Leverage & Regulation


Forex:
Forex trading typically allows access to higher leverage. This means you can control a larger position with a smaller margin. However, while leverage increases the potential for profit, it also amplifies risk. Regulations vary by region, and some offshore brokers may offer extremely high leverage with limited oversight.


Stocks:
Stock trading generally involves lower leverage. In heavily regulated markets, leverage is tightly controlled and comes with strict requirements. This structure offers more consumer protection but less flexibility in position sizing.


Key Takeaway:
If you’re comfortable managing higher risk and want more flexibility, forex may appeal to you. If you prefer a more regulated environment, stocks may be a better fit.


Liquidity and Volatility


Forex:
The forex market is the largest and most liquid financial market globally, with trillions traded daily. Major currency pairs like EUR/USD and USD/JPY tend to have tight spreads and high liquidity. Volatility is influenced by economic data, interest rates, and geopolitical news.


Stocks:
Liquidity in the stock market varies depending on the stock’s popularity and market cap. Blue-chip stocks are highly liquid, while smaller companies may see lower trading volumes.

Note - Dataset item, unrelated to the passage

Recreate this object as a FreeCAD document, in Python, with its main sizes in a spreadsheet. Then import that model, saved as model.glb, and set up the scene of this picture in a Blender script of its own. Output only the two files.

Volatility in stocks is often event-driven—such as earnings reports or corporate announcements.


Key Takeaway:
Forex typically offers greater and more consistent liquidity, while stock trading may provide sharp, event-based opportunities.


Which Market Is Better for You?


Criteria

Forex

Stocks

Market Hours

24/5

Limited to exchange hours

Leverage

High potential

Lower, more regulated

Liquidity

Extremely high

Varies by stock

Volatility

Consistent and global

Event-driven

Platform Tools

Technical and automated

Fundamental and research-based

Regulation

Varies by broker/location

Stronger protections


Final Thoughts


There’s no one-size-fits-all answer to the “Forex vs. Stocks” debate. It comes down to your personal goals, risk appetite, time availability, and trading style.

  • Prefer flexibility, global news-driven action, and technical analysis? Try forex.

  • Prefer structured markets, company research, and long-term investing? Consider stocks.